◆ Written exercise
Select and reproduce each line of the listing below that bears the string "Vector".
----------
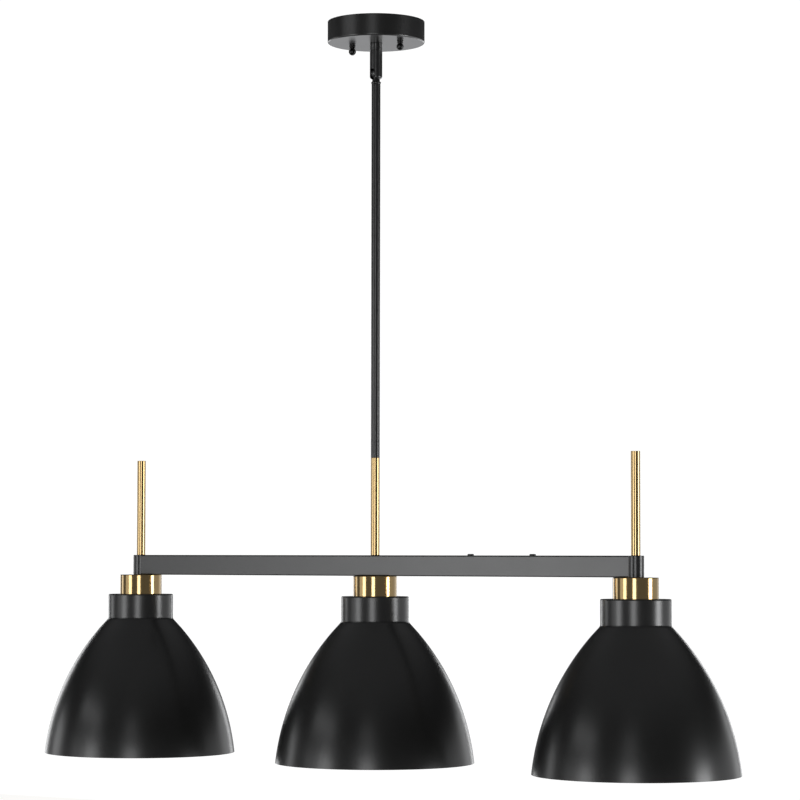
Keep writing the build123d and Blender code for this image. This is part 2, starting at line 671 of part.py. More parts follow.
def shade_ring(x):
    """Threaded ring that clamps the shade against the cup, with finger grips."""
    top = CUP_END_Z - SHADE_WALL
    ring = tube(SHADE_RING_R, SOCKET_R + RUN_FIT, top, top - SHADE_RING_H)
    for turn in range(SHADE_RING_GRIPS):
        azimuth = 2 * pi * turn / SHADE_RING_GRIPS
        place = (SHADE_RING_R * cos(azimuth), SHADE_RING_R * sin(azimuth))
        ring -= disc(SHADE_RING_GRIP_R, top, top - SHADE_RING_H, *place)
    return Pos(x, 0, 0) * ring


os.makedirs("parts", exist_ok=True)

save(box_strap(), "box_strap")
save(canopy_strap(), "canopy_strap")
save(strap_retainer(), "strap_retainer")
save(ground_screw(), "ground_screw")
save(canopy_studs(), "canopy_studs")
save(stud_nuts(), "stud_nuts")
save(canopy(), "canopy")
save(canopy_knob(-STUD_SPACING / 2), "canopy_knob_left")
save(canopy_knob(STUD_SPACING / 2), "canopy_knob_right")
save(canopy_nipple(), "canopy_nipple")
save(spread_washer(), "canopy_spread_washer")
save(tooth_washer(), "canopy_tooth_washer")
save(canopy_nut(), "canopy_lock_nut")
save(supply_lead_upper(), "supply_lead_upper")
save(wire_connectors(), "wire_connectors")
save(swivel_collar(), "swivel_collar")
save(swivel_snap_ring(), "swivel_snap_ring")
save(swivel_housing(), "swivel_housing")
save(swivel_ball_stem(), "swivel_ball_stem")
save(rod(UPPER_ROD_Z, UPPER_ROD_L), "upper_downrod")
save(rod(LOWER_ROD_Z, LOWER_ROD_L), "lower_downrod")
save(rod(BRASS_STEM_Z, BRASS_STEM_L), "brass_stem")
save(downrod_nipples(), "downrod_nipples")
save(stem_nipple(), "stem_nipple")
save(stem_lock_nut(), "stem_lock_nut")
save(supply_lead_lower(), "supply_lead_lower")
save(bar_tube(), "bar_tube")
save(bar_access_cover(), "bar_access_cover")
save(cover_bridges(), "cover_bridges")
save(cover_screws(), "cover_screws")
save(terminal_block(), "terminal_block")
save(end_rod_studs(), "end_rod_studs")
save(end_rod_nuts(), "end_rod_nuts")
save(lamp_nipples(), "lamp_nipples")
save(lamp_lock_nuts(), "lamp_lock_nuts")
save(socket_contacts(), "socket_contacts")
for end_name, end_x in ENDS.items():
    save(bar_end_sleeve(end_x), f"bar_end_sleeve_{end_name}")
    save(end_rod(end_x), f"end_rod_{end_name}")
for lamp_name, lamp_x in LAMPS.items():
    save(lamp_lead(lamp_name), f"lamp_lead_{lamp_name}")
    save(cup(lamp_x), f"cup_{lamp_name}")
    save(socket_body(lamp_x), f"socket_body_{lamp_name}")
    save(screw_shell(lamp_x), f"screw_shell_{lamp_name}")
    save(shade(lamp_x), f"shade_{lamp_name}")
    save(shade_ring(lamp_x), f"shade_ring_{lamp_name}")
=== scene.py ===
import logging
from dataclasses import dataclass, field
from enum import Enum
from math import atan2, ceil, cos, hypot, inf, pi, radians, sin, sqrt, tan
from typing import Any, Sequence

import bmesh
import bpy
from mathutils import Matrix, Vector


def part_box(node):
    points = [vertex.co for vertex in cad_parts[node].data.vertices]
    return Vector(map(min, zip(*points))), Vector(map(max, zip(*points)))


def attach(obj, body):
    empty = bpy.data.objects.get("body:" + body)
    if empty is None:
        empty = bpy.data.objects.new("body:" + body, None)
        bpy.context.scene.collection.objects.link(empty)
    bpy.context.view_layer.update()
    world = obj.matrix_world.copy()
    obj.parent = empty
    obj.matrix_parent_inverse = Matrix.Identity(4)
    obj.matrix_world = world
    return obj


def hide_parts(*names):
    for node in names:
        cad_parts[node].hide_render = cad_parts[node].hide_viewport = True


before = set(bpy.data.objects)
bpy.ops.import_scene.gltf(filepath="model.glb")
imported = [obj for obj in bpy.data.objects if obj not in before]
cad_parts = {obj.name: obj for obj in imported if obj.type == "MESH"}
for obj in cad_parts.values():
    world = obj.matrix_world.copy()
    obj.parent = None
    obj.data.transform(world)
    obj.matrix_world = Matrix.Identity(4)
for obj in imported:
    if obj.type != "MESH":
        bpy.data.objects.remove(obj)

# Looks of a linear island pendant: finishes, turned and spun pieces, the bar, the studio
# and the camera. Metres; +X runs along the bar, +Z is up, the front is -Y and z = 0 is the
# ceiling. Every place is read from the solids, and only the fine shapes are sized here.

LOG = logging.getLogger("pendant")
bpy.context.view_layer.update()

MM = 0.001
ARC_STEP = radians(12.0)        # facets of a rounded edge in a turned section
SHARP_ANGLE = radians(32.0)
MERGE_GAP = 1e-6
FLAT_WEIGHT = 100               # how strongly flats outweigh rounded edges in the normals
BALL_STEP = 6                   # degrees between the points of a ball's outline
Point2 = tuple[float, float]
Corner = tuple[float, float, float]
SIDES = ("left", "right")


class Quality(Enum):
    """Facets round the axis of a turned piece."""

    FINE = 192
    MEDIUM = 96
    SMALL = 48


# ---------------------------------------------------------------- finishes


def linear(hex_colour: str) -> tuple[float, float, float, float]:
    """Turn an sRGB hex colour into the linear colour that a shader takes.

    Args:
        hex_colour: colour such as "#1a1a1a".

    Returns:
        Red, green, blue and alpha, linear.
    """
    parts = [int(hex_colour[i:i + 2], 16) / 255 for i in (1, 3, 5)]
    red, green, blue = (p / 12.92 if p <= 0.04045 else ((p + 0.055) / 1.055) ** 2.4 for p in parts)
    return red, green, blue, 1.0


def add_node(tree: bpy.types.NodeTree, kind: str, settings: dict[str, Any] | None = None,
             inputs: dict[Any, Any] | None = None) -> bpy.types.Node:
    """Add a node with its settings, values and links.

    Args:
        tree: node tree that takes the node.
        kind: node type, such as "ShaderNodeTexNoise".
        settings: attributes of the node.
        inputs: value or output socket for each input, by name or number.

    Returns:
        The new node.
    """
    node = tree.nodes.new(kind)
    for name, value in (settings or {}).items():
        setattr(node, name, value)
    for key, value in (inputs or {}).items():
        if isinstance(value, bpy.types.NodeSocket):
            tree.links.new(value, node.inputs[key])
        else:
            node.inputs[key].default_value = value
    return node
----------
◆ Output below
from mathutils import Matrix, Vector
    return Vector(map(min, zip(*points))), Vector(map(max, zip(*points)))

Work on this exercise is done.